Sunday's march was thru the Belmont-Cragin neighborhood, a community of modest but good homes. Families ordinarily would be enjoying the chance to sit on the front porch reading the paper, to sprinkle their lawns and work in their gardens, or go to the park or beach. Instead, they are confronted by a shuffling procession of strangers carrying signs and posing as martyrs. The spectacle is repulsive to right-thinking people.
Later, they suggested that King be charged under pre-RICO criminal syndicalism statutes for causing people to throw rocks at him. I'm not joking; I don't think they were, either (emphasis mine):
The Rev. Martin Luther King of Atlanta is expected to lead another of these forays into the Gage Park area, where whites were baited into a near-riot last week-end which resulted in injuries to some 50 persons, a score of whom were policemen, and a dozen cars were burned.
This voice of the establishment was simply translating the anger of the general community into a slightly more acceptable form, as Rick Perlstein found when rummaging through letters sent to Paul Douglas in the wake of King's Chicago sojourn, which he found while researching his epic Nixonland ("Reading them in that archive, I felt like I was peering into the dark soul of America to a depth I'd never thought possible"):
Recently we members of the Marquette Park area of Chicago witnessed violence over the so called subject of civil rights. Since the Civil Rights Act Act was passed all we have seen is violence, riots, and general defiance of the laws of our land by the Negro population under the guise of this nebulous term, civil rights.

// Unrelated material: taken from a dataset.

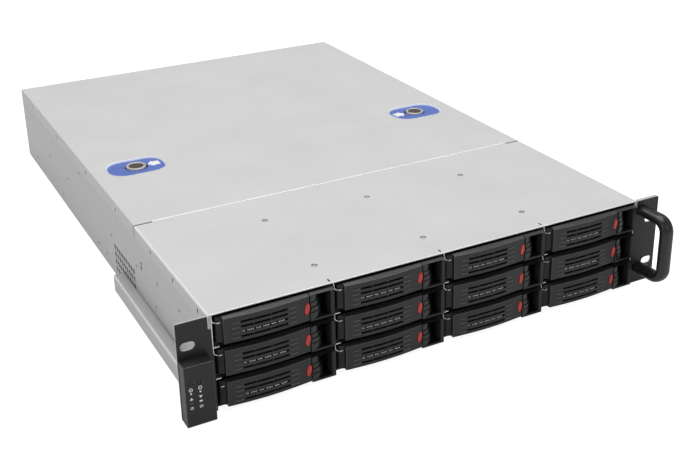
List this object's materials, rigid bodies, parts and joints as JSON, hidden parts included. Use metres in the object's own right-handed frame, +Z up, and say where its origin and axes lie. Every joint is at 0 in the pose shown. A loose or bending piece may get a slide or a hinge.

It is safe to say that not a single white person has ever moved into a negro neighorhood yet there has been over a million white people dumped, shoved, or pushed out of their homes by expansion of negroes….
It is my firm belief, and of all my neighbors, that king should be taken into custody, charged with fomenting civil disorder and anarchy…. Today, the insufferable arrogance of this character places him on a pedestal as a dark-skinned Hitler.

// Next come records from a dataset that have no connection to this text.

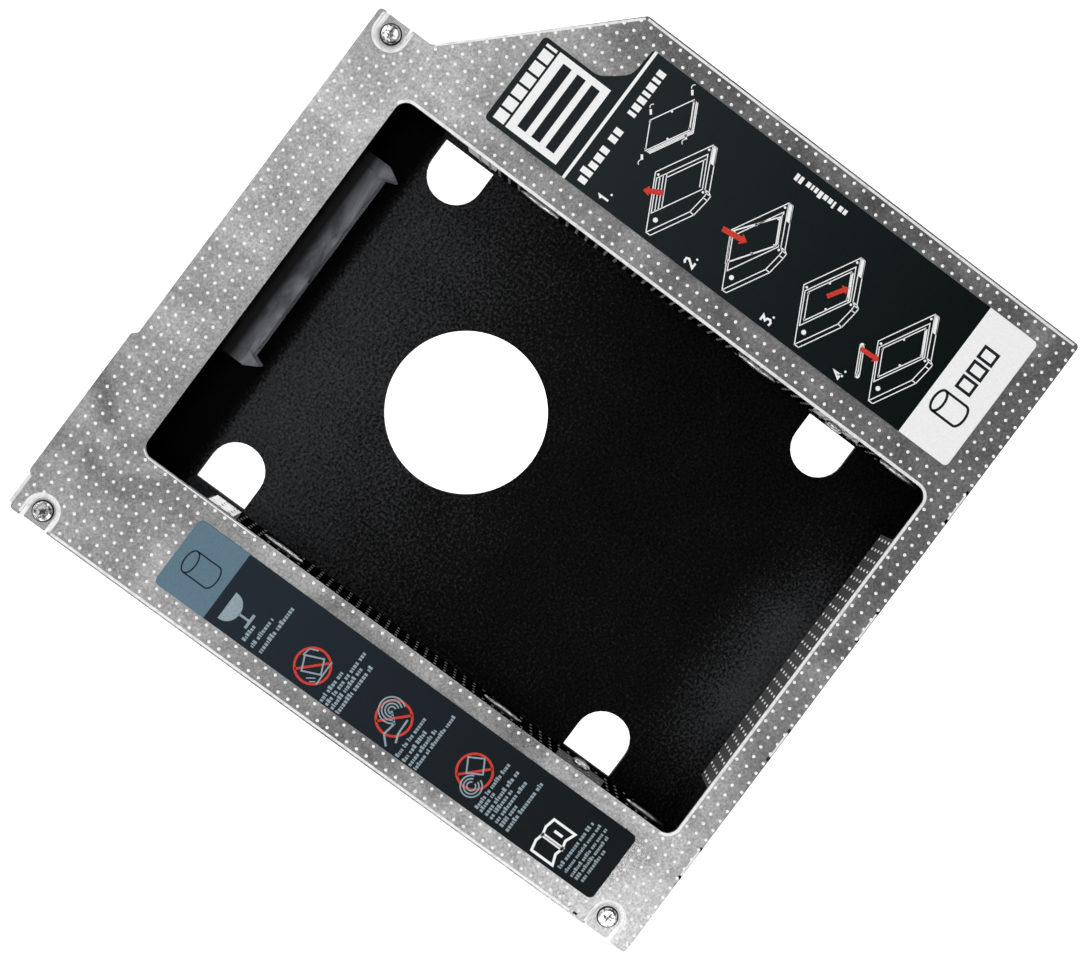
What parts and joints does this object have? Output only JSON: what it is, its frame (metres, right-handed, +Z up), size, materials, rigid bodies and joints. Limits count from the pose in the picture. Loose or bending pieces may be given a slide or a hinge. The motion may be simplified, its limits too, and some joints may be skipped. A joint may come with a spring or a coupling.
{
  "type": "optical bay drive adapter",
  "caption": "Slim sheet-metal laptop bay adapter: an open recess for a 2.5 inch drive with a drive receptacle at its rear, side springs and a dark floor with windows.",
  "frame": {"origin": "centre of the bounding box's base, on the plane of the tray's underside", "axes": "+X to the right with the connector side at the back, +Y to the rear where the slimline plug leaves, +Z up out of the open drive bay"},
  "size_m": [0.128, 0.1278, 0.0097],
  "materials": {
    "satin_aluminium": "satin rolled sheet, slightly mottled, with small light dots in a grid",
    "black_coat": "matte fine-grained black coat",
    "plated_steel": "bright nickel plating",
    "solder_mask": "black solder mask on fibreglass board",
    "dark_plastic": "dark grey moulded plastic",
    "gold_plate": "thin gold plating",
    "ceramic_body": "tan ceramic",
    "tantalum_body": "yellow moulded body",
    "resistor_body": "black film on ceramic",
    "navy_label": "printed film, navy",
    "black_label": "printed film, black"
  },
  "bodies": {
    "root": {"top_housing": "satin_aluminium", "bottom_tray": "black_coat", "adapter_board": "solder_mask", "drive_receptacle": "dark_plastic", "slimline_plug": "dark_plastic", "tantalum_capacitor": "tantalum_body", "ceramic_capacitor_1": "ceramic_body", "ceramic_capacitor_2": "ceramic_body", "chip_resistor": "resistor_body", "left_label": "navy_label", "right_label": "black_label", "receptacle_signal_contact_1": "gold_plate", "receptacle_signal_contact_2": "gold_plate", "receptacle_signal_contact_3": "gold_plate", "receptacle_signal_contact_4": "gold_plate", "receptacle_signal_contact_5": "gold_plate", "receptacle_signal_contact_6": "gold_plate", "receptacle_signal_contact_7": "gold_plate", "receptacle_power_contact_01": "gold_plate", "receptacle_power_contact_02": "gold_plate", "receptacle_power_contact_03": "gold_plate", "receptacle_power_contact_04": "gold_plate", "receptacle_power_contact_05": "gold_plate", "receptacle_power_contact_06": "gold_plate", "receptacle_power_contact_07": "gold_plate", "receptacle_power_contact_08": "gold_plate", "receptacle_power_contact_09": "gold_plate", "receptacle_power_contact_10": "gold_plate", "receptacle_power_contact_11": "gold_plate", "receptacle_power_contact_12": "gold_plate", "receptacle_power_contact_13": "gold_plate", "receptacle_power_contact_14": "gold_plate", "receptacle_power_contact_15": "gold_plate", "plug_signal_contact_1": "gold_plate", "plug_signal_contact_2": "gold_plate", "plug_signal_contact_3": "gold_plate", "plug_signal_contact_4": "gold_plate", "plug_signal_contact_5": "gold_plate", "plug_signal_contact_6": "gold_plate", "plug_signal_contact_7": "gold_plate", "plug_power_contact_1": "gold_plate", "plug_power_contact_2": "gold_plate", "plug_power_contact_3": "gold_plate", "plug_power_contact_4": "gold_plate", "plug_power_contact_5": "gold_plate", "plug_power_contact_6": "gold_plate", "corner_post_rear_left": "plated_steel", "corner_post_rear_right": "plated_steel", "corner_post_front_left": "plated_steel", "corner_screw_rear_left": "plated_steel", "corner_screw_rear_right": "plated_steel", "corner_screw_front_left": "plated_steel", "board_screw_left": "plated_steel", "board_screw_right": "plated_steel"}
  },
  "joints": []
}
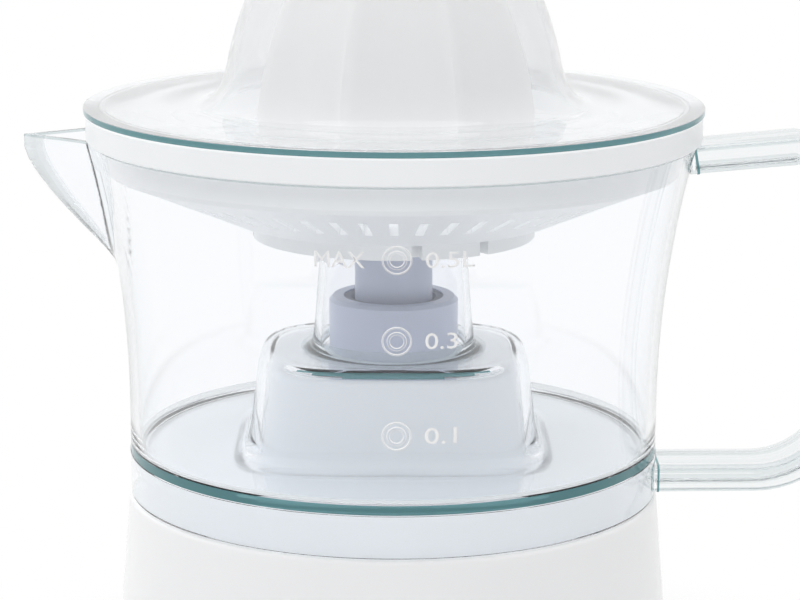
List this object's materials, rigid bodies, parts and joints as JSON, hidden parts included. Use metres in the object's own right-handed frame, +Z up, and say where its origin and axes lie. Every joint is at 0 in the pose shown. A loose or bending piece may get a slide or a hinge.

The historical irony of this is apparent: King came to Chicago to address the city's segregation, particularly in the form of housing, which had been driven and institutionalized by decades of mob action, vandalism, arson, and bombings. The hate that King drew into the open had been expressed year after year all over the city—the Airport Homes, Fernwood Homes, Park Manor, Englewood—but it was frequently disappeared into the back pages or described obliquely as a "demonstration," as Hirsh discovered with the Fernwood Homes riot, which took 1,000 police officers to quell after a mob of up to 5,000 raged over eight square miles of the city's south side. Incidents of domestic terrorism received little notice, though they were frequent:
From May 1944 through July 1946, forty-six black residences were assaulted (nine were attacked twice and one home was targeted on five separate occasions) in the most serious wave of racial disorder since the World War I era. Beginning in January 1945 there was at least one attack every month (save for March 1946), and twenty-nine of the onslaughts were arson-bombings. At least three persons were killed in the incidents. Yet, despite this upsurge in deadly violence, the major dailies provided "scant coverage" and the "white community was unaware of the situation."
But by the mid-1960s, Chicago's history of postwar racial violence wasn't part of the narrative. The state violence of the South was an acceptable target, and one King was able to fight because its structures were so open. But the more complex situation in Chicago, where vigilante de facto segregation quietly morphed into official civic de facto segregation, was a harder battle—even Martin Luther King was somebody nobody sent.